Marian Roces is a famed Filipino curator, author and founder of a museum development corporation in the Philippines called TAO INC.

She visited the Richland County Library on Sunday to share significant discoveries she's made about the origins of Filipino culture. 

"It has become clearer and clearer to me over the last, perhaps, three decades that the narrative of what the Filipino is is going further and further away from scientific support," Roces said.

Through research and involvement with significant grants, policy work and projects, Roces has been a keynote speaker at museums worldwide.

"Most Filipinos and the world do not know the consensus in archaeology that a group of people who spoke the languages that we speak now arrived in the Philippines 4,000 years ago," Roces said.

She said there are about 170 Austronesian languages in the Philippines, boats were critical to the early Filipino origins, and Filipinos share culture and rituals with people from Madagascar and Easter Island. Meanwhile, textiles also have a role to play in this rich cultural history.

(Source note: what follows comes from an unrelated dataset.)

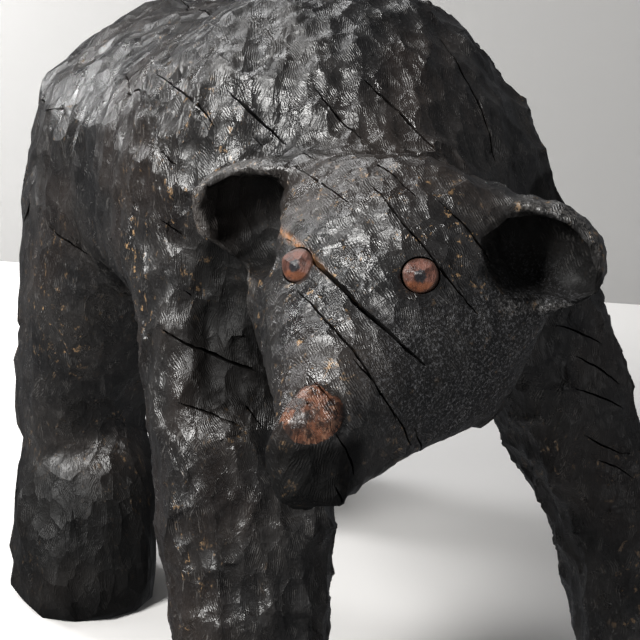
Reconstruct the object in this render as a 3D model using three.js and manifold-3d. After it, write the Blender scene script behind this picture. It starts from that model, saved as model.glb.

Roces said that creating textiles is intricate, detailed and time-intensive, often taking a year to finish one textile garment. She said the textile measurement is often in millimeters, and the grandmothers in the family always memorize the pattern. 

Roces said this history has gone untold because of colonization and damage to Manila and its national museum from World War II. 

"We live in a society with people coming from many different cultures, so it's good to understand each other as best we can," Callahan said.

Nieves McNulty, a Filipino-American Association of Greater Columbia member, said Sunday's lessons were far different from anything seen in old history textbooks.

"The cultural migration came from the Philippines to go all over the Pacific Ocean. That's new to me. Because we were always taught in school, in history classes, that it was from Indonesia and Malaysia people migrated to the Philippines," McNulty said.